Today the whole city is emblazoned with signage, and advertising is unavoidable. Temporary billboards wrap buildings under repair, presumably a symbiotic relationship between a brand needing publicity and the city/owner looking for additional funds. Examples can be found everywhere from the Duomo in Milan, to the Obelisk in Piazza del Popolo.
Fendi
Interestingly, there is a relatively new condition that doesn’t fit neatly into any of these categories; the luxury fashion house paying to renovate a city’s icon. Tod’s donated to clean the Colosseum, but if there is any signage to that effect it is difficult to locate. Bulgari is currently donating to refurbish the Spanish Steps, with only minimal branding, while their visible flagship is just a block away on the city’s most luxurious shopping street Via dei Condotti.

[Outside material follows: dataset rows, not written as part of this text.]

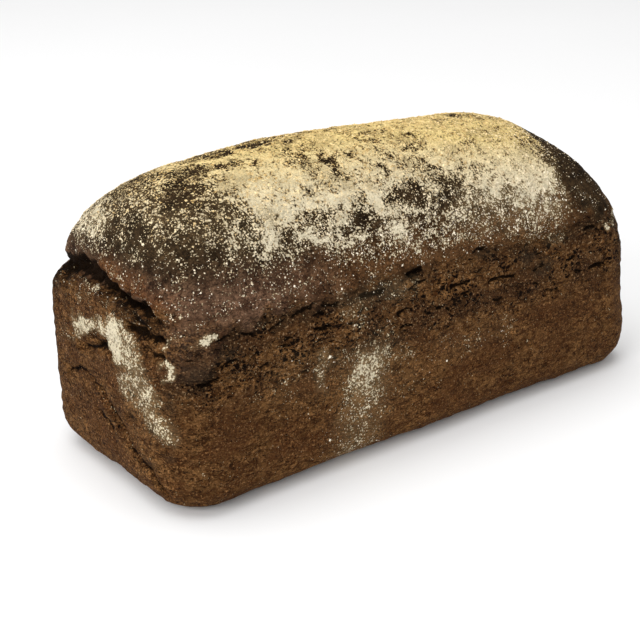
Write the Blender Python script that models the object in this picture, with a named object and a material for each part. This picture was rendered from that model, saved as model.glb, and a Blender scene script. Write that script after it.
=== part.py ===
"""A whole dark rye loaf that was baked in a long tin. Metres, +Z up.

The loaf is one closed solid. Its base and walls took the shape of the tin, its crown rose above the
rim, and the crust tore open where the crown pulled away from the left end wall. The origin is under
the middle of the base, the length runs along X, and the front wall faces -Y.
"""

import itertools

import bmesh
import bpy
import numpy as np
from mathutils import Matrix, Vector

# The part that took the tin's shape
LENGTH = 0.2340
WIDTH = 0.1000
RIM_HEIGHT = 0.0746
RIGHT_END_LEAN = 0.0073  # how far the right end wall has leaned in at the rim
CORNER_RADIUS = 0.0200
BASE_ROUNDING = 0.0170
RIM_ROUNDING = 0.0237

# The crown above the rim
CROWN_HEIGHT = 0.0386
CROWN_TILT = -0.75  # share of its height that it gains for each metre to the right
CROWN_ARCH = 6.25  # share of its height that it loses with the distance from the middle, squared
LEFT_SHOULDER = 7.2  # a high power gives a full shoulder, a low one a sloping shoulder
RIGHT_SHOULDER = 4.0
SHOULDER_FALL = 0.625
SIDE_FALL = 0.92

# The tears across the end walls, front to back: each row has y, height, half width and depth
LEFT_TEAR = (
    (-0.040, 0.0725, 0.0012, 0.0006),
    (-0.028, 0.0757, 0.0020, 0.0046),
    (-0.010, 0.0770, 0.0024, 0.0046),
    (0.003, 0.0788, 0.0026, 0.0044),
    (0.015, 0.0800, 0.0030, 0.0056),
    (0.024, 0.0775, 0.0042, 0.0072),
    (0.034, 0.0752, 0.0034, 0.0060),
    (0.047, 0.0740, 0.0030, 0.0050),
)
RIGHT_TEAR = (
    (-0.037, 0.0660, 0.0016, 0.0000),
    (-0.024, 0.0695, 0.0024, 0.0032),
    (-0.006, 0.0705, 0.0028, 0.0036),
    (0.008, 0.0685, 0.0020, 0.0018),
    (0.024, 0.0700, 0.0026, 0.0034),
    (0.038, 0.0675, 0.0016, 0.0000),
)
TEAR_REACH = (0.098, 0.106)  # distance from the middle over which a tear comes in

# Shorter splits, each with its middle (y, z), half its length and width, and its depth
LEFT_SPLITS = (
    (-0.0310, 0.0672, 0.0075, 0.0017, 0.0034),
    (-0.0350, 0.0620, 0.0035, 0.0026, 0.0024),
    (-0.0010, 0.0545, 0.0070, 0.0020, 0.0016),
)
RIGHT_SPLITS = ((-0.0240, 0.0600, 0.0100, 0.0022, 0.0018),)

# The shredded band on both long walls, under the edge of the smooth crown skin
SKIN_EDGE_HEIGHT = 0.0700
SKIN_EDGE_WAVE = 0.0016
SKIN_EDGE_DROP = 0.0180  # how far the edge comes down by the left end
SHRED_DEPTH = 0.0011
SHRED_FADE = 0.0200
SHRED_RIDGES = (0.0160, 0.0160, 0.0050)  # size of a ridge along X, Y and Z
SHRED_RIDGE_HEIGHT = 0.0007

# Dents, below zero, and bulges that show in the outline: place, radius and height
SWELLS = (
    ((0.034, 0.010, 0.110), 0.026, -0.0017),
    ((0.086, -0.011, 0.099), 0.015, -0.0013),
    ((0.101, -0.037, 0.078), 0.012, -0.0009),
    ((-0.074, 0.014, 0.110), 0.020, -0.0011),
    ((-0.110, 0.039, 0.081), 0.006, -0.0012),
    ((-0.113, 0.040, 0.069), 0.006, 0.0004),
    ((-0.103, -0.047, 0.006), 0.012, 0.0010),
)

# Soft unevenness of the whole crust
LUMPS = ((0.0400, 0.0005, 11), (0.0190, 0.0004, 12))  # size, height and seed of each layer
NOISE_PERIOD = 32
FLAT_BASE_EDGE = 0.0040  # the unevenness comes in over this height

# Where the starting block is sliced: from, to and the number of slices
SLICES = {
    0: ((-0.1170, -0.1080, 3), (-0.1080, 0.1080, 42), (0.1080, 0.1170, 2)),
    1: ((-0.0500, -0.0420, 2), (-0.0420, 0.0420, 14), (0.0420, 0.0500, 2)),
    2: ((0.0000, 0.0480, 9), (0.0480, 0.0820, 10), (0.0820, 0.1130, 5)),
}
SPINE_HEIGHT = 0.045  # every point of the crust can be seen from a spine at this height
SPINE_END = 0.045  # distance from the spine's end to the end wall
ROOT_STEPS = 26
FINE_TEAR_TOP = 0.088
FINE_TEAR_BOTTOM = 0.052

CRUST_COLOUR = (0.060, 0.034, 0.019, 1.0)
CRUST_ROUGHNESS = 0.86


def ease(value, start, end):
    """Zero before start, one after end, and a smooth climb between them."""
    share = np.clip((value - start) / (end - start), 0.0, 1.0)
    return share * share * (3.0 - 2.0 * share)


def blended_max(a, b, width):
    """The larger of two values, rounded off where they are nearly equal."""
    near = np.maximum(width - np.abs(a - b), 0.0) / width
    return np.maximum(a, b) + near * near * width / 4


def lattice_noise(points, size, seed):
    """Smooth random values from -1 to 1, whose bumps are about as large as size."""
    table = np.random.default_rng(seed).uniform(-1.0, 1.0, (NOISE_PERIOD,) * 3)
    place = points / size
    low = np.floor(place).astype(int)
    share = place - low
    share = share * share * (3.0 - 2.0 * share)
    total = np.zeros(len(points))
    for corner in itertools.product((0, 1), repeat=3):
        weight = np.prod(np.where(corner, share, 1.0 - share), axis=1)
        total += weight * table[tuple(((low + corner) % NOISE_PERIOD).T)]
    return total


def tin_wall(x, y, z):
    """Signed distance to the upright walls: a rounded rectangle whose right end leans in."""
    climb = np.clip(z / RIM_HEIGHT, 0.0, 1.3)
    left = -LENGTH / 2
    right = LENGTH / 2 - RIGHT_END_LEAN * climb
    past_x = np.abs(x - (left + right) / 2) - ((right - left) / 2 - CORNER_RADIUS)
    past_y = np.abs(y) - (WIDTH / 2 - CORNER_RADIUS)
    corner = np.hypot(np.maximum(past_x, 0.0), np.maximum(past_y, 0.0))
    return corner + np.minimum(np.maximum(past_x, past_y), 0.0) - CORNER_RADIUS


def fall(share, power):
    """A crown profile: one in the middle, zero at the wall and below zero past it."""
    return np.sign(share) * np.abs(share) ** power


def crown_top(x, y):
    """Height of the crown's surface above a place on the base."""
    right = LENGTH / 2 - RIGHT_END_LEAN
    along = np.where(x < 0.0, -x / (LENGTH / 2), x / right)
    shoulder = np.where(x < 0.0, LEFT_SHOULDER, RIGHT_SHOULDER)
    end_fall = fall(np.maximum(1.0 - np.clip(along, 0.0, 1.2) ** shoulder, -0.5), SHOULDER_FALL)
    side_fall = fall(np.maximum(1.0 - (np.abs(y) / (WIDTH / 2)) ** 2, -0.6), SIDE_FALL)
    height = CROWN_HEIGHT * (1.0 + CROWN_TILT * x - CROWN_ARCH * x * x)
    return RIM_HEIGHT + height * end_fall * side_fall


def form(points):
    """The smooth loaf as a field: below zero inside it, zero on its surface."""
    x, y, z = points.T
    body = blended_max(tin_wall(x, y, z), z - crown_top(x, y), RIM_ROUNDING)
    return blended_max(body, -z, BASE_ROUNDING)


def onto_form(points):
    """Moves points along rays from the loaf's spine until they lie on the smooth form."""
    anchor = np.zeros_like(points)
    reach = LENGTH / 2 - SPINE_END
    anchor[:, 0] = np.clip(points[:, 0], -reach, reach)
    anchor[:, 2] = SPINE_HEIGHT
    ray = points - anchor
    near = np.zeros(len(points))
    far = np.full(len(points), 1.6)
    for _ in range(ROOT_STEPS):
        middle = (near + far) / 2
        inside = form(anchor + ray * middle[:, None]) < 0.0
        near = np.where(inside, middle, near)
        far = np.where(inside, far, middle)
    return anchor + ray * near[:, None]


def outward(points):
    """Unit directions that point out of the smooth form."""
    step = 0.0002
    slope = [form(points + shift) - form(points - shift) for shift in np.eye(3) * step]
    slope = np.stack(slope, axis=1)
    return slope / np.linalg.norm(slope, axis=1)[:, None]


def groove(distance, half_width):
    """A rounded groove's share of its full depth at a distance from its middle line."""
    return np.exp(-((distance / half_width) ** 2))


def splits(y, z, rows):
    """Depth of the short splits in an end wall."""
    depth = np.zeros(len(y))
    for middle_y, middle_z, half_length, half_width, deepest in rows:
        along = np.clip(np.abs(y - middle_y) - half_length, 0.0, None)
        depth += deepest * groove(np.hypot(along, z - middle_z), half_width)
    return depth


def tear(y, z, rows):
    """Depth of a tear that runs across an end wall."""
    row_y, *profile = zip(*rows, strict=True)
    height, half_width, depth = (np.interp(y, row_y, column) for column in profile)
    return depth * groove(z - height, half_width)


def torn_ends(x, y, z):
    """Depth of everything that is torn into the two end walls."""
    left = tear(y, z, LEFT_TEAR) + splits(y, z, LEFT_SPLITS)
    right = tear(y, z, RIGHT_TEAR) + splits(y, z, RIGHT_SPLITS)
    return ease(-x, *TEAR_REACH) * left + ease(x, *TEAR_REACH) * right


def skin_edge(points):
    """Height of the crown skin's ragged lower edge on the long walls."""
    x = points[:, 0]
    wave = SKIN_EDGE_WAVE * lattice_noise(points * (1.0, 0.0, 0.0), 0.014, 21)
    return SKIN_EDGE_HEIGHT + wave - SKIN_EDGE_DROP * ease(-x, 0.088, 0.108)


def shred(points):
    """Depth of the shredded band on the long walls, with ridges that run along the loaf."""
    y, z = points[:, 1], points[:, 2]
    on_wall = ease(np.abs(y), 0.036, 0.044)
    under_edge = skin_edge(points) - z
    band = ease(under_edge, -0.001, 0.001) * (1.0 - ease(under_edge, 0.001, SHRED_FADE))
    ridges = lattice_noise(points / SHRED_RIDGES, 1.0, 22)
    return on_wall * band * (SHRED_DEPTH + SHRED_RIDGE_HEIGHT * ridges)


def relief(points):
    """How far the crust stands out of the smooth form. Tears are below zero."""
    x, y, z = points.T
    height = -shred(points) - torn_ends(x, y, z)
    for middle, radius, swell in SWELLS:
        height += swell * groove(np.linalg.norm(points - middle, axis=1), radius)
    for size, lump, seed in LUMPS:
        height += lump * lattice_noise(points, size, seed)
    return height * ease(z, 0.0, FLAT_BASE_EDGE)


def slice_places(spans):
    """The places where one axis of the starting block is sliced."""
    places = [np.linspace(start, end, count + 1) for start, end, count in spans]
    return np.unique(np.round(np.concatenate(places), 6))[1:-1]


def sliced_block(bm):
    """A block as large as the loaf, sliced into cells that are finest where the crust is torn."""
    height = SLICES[2][-1][1]
    place = Matrix.Translation((0.0, 0.0, height / 2)) @ Matrix.Diagonal((LENGTH, WIDTH, height, 1.0))
    bmesh.ops.create_cube(bm, size=1.0, matrix=place)
    for axis, spans in SLICES.items():
        normal = Vector((axis == 0, axis == 1, axis == 2))
        for where in slice_places(spans):
            everything = bm.verts[:] + bm.edges[:] + bm.faces[:]
            bmesh.ops.bisect_plane(
                bm, geom=everything, dist=1e-6, plane_co=normal * float(where), plane_no=normal
            )


def move_vertices(bm, rule):
    """Moves every vertex of the mesh to where a rule puts it."""
    places = np.array([vertex.co for vertex in bm.verts], dtype=float)
    for vertex, place in zip(bm.verts, rule(places), strict=True):
        vertex.co = place


def refine_tear(bm):
    """Halves the cells round the left tear, so that its narrow groove has a true section."""

    def by_tear(edge):
        middle = (edge.verts[0].co + edge.verts[1].co) / 2
        return middle.x < -TEAR_REACH[0] and FINE_TEAR_BOTTOM < middle.z < FINE_TEAR_TOP

    edges = [edge for edge in bm.edges if by_tear(edge)]
    bmesh.ops.subdivide_edges(bm, edges=edges, cuts=1, use_grid_fill=True)


def raised(points):
    """The finished crust: the smooth form with its relief."""
    return points + outward(points) * relief(points)[:, None]


def join_flat_base(bm):
    """Makes the cells of the flat base one face, and turns every face into triangles."""
    flat = 1e-6
    for vertex in bm.verts:
        if abs(vertex.co.z) < flat:
            vertex.co.z = 0.0
    base = [face for face in bm.faces if max(v.co.z for v in face.verts) < flat]
    bmesh.ops.dissolve_faces(bm, faces=base, use_verts=True)
    bmesh.ops.triangulate(bm, faces=bm.faces[:])


def crust_material():
    """Dark, dull, baked rye crust."""
    material = bpy.data.materials.new("rye_crust")
    material.use_nodes = True
    shader = material.node_tree.nodes["Principled BSDF"]
    shader.inputs["Base Color"].default_value = CRUST_COLOUR
    shader.inputs["Roughness"].default_value = CRUST_ROUGHNESS
    shader.inputs["Metallic"].default_value = 0.0
    return material


def make_loaf(collection):
    """The whole loaf as one object."""
    bm = bmesh.new()
    sliced_block(bm)
    move_vertices(bm, onto_form)
    refine_tear(bm)
    move_vertices(bm, onto_form)
    move_vertices(bm, raised)
    join_flat_base(bm)
    bmesh.ops.recalc_face_normals(bm, faces=bm.faces[:])
    mesh = bpy.data.meshes.new("loaf")
    bm.to_mesh(mesh)
    bm.free()
    mesh.shade_smooth()
    mesh.materials.append(crust_material())
    loaf = bpy.data.objects.new("loaf", mesh)
    collection.objects.link(loaf)
    return loaf


def main():
    for old in list(bpy.data.objects):
        bpy.data.objects.remove(old, do_unlink=True)
    collection = bpy.data.collections.new("rye_loaf")
    bpy.context.scene.collection.children.link(collection)
    make_loaf(collection)


main()
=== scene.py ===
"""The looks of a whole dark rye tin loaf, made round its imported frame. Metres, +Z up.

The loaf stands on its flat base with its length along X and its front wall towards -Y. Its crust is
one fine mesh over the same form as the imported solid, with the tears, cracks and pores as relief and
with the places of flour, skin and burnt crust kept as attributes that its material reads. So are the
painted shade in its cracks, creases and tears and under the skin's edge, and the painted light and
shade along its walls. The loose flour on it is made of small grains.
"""

import itertools

import bmesh
import bpy
import numpy as np
from mathutils import Matrix, Vector


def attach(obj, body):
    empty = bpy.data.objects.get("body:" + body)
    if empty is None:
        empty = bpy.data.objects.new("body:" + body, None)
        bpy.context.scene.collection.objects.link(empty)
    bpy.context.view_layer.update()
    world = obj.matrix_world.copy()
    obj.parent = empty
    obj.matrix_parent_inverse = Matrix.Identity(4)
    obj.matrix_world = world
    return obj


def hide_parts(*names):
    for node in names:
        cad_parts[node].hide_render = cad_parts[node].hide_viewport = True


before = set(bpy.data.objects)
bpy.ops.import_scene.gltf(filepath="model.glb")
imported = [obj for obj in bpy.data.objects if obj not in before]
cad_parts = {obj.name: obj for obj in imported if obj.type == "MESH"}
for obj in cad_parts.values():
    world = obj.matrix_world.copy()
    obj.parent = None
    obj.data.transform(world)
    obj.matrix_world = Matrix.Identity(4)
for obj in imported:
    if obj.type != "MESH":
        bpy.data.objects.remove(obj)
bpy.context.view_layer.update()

X, Y, Z = range(3)  # the columns of an array of points

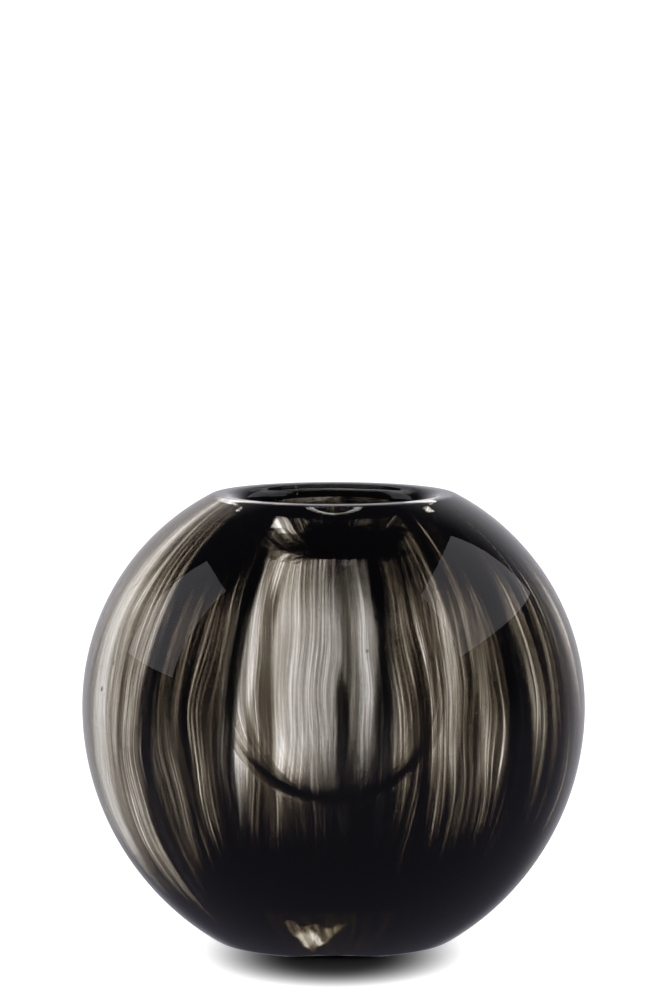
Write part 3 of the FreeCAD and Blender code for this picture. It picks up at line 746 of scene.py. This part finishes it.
def make_camera():
    """A long lens a little above the rim, looking down by under six degrees."""
    distance, elevation, target = 1.3, math.radians(5.7), 0.0985
    camera = bpy.data.cameras.new("camera")
    camera.lens = 211.0
    camera.sensor_width = 36.0
    eye = bpy.data.objects.new("camera", camera)
    eye.location = (0.0, -distance * math.cos(elevation), target + distance * math.sin(elevation))
    eye.rotation_euler = (math.pi / 2 - elevation, 0.0, 0.0)
    bpy.context.scene.collection.objects.link(eye)
    bpy.context.scene.camera = eye


def make_studio():
    """Floor, world, lights, camera and the light paths that nested glass needs."""
    make_floor()
    make_world()
    make_softbox("softbox_left", -1.05, (-0.20, 0.285), (0.66, 1.0), 0.7)
    make_softbox("softbox_right", 1.05, (-0.50, 0.56), (1.5, 1.0), 0.7)
    make_camera()
    scene = bpy.context.scene
    scene.view_settings.view_transform = "Standard"
    cycles = scene.cycles
    cycles.max_bounces = 24
    cycles.transmission_bounces = 24
    cycles.transparent_max_bounces = 48
    cycles.glossy_bounces = 12
    cycles.caustics_refractive = False
    cycles.caustics_reflective = False


def make_vase():
    """Every piece of the vase."""
    clear, joint = glass("clear_glass"), fused_joint()
    ground = glass("ground_glass", roughness=0.35, cells=2500.0, strength=0.3, height=0.0001)
    # Below the water line the cavity is drawn full, and water takes most of the bend away.
    wet = glass("wet_glass", ior=WET_IOR)
    make_casing(clear, ground, joint)
    make_core(clear, joint, wet)
    shades = {
        "black_glass": colour_glass("black_glass", BLACK_TINT, threads=1.8, hairs=1.6),
        "dark_brown_glass": colour_glass("dark_brown_glass", BROWN_TINT, threads=2.3, hairs=2.6),
        "brown_glass": colour_glass("brown_glass", BROWN_TINT, threads=2.3, hairs=2.8),
        "smoke_glass": colour_glass("smoke_glass", BROWN_TINT, threads=2.3, hairs=3.0)}
    make_cup(colour_glass("cup_glass", CUP_TINT, threads=1.2, hairs=0.5))
    slots = {part["node"]: part["material_slot"] for part in frame["record"]["subparts"]}
    names = sorted(name for name in slots if name.startswith("trail_"))
    facts = [trail_facts(name) for name in names]
    for number, name in enumerate(names):
        before, after = facts[number - 1], facts[(number + 1) % len(facts)]
        make_trail(number, name, facts[number], before, after, slots[name],
                   shades[slots[name]])


make_vase()
make_studio()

Fendi paid to clean and repair the Fontana di Trevi and just recently moved its headquarters into the newly renovated Palazzo della Civiltà Italiana, the most iconic building in EUR and probably the building which above all others to this day is still linked to Mussolini’s legacy. Its name does not appear on either monument, except on a sign advertising the new exhibit in the first floor of the Palazzo. The building, originally intended to house an exhibition on the history of Italy with each floor a different era, now has offices with exhibition space only at the entrance floor. However Fendi doesn’t shy away from announcing its many stores at the end of Via dei Condotti, the logo for it’s exclusive shopping showroom is a composition of arches reminiscent of the Palazzo’s facade, and they used the arches in some of their window dressings [1].
Fendi
Piazza del Popolo | Scalatina di Spagna
Why is there all this generosity by these luxury houses to donate so freely to Rome’s imagery? Largesse is the new cool, a backlash from the plush times before the economic crisis, a burst of free publicity in exchange for renovating Rome’s patrimony. In the case of the Palazzo della Civiltà Italiana, Fendi is leasing the building for 15 years, not quite long enough to carve their name in stone that already bears an inscription to the Italian people. The question is whether 70 years is enough time to separate the building from its origins.
In today’s Rome, just like in the Rome of Sixtus V, patronage is the ultimate means of advertising economical and political power. The shift from public or ecclesiastical entities to capitalist corporations is the symptom of mutations suffered by Italy’s sociopolitical structure.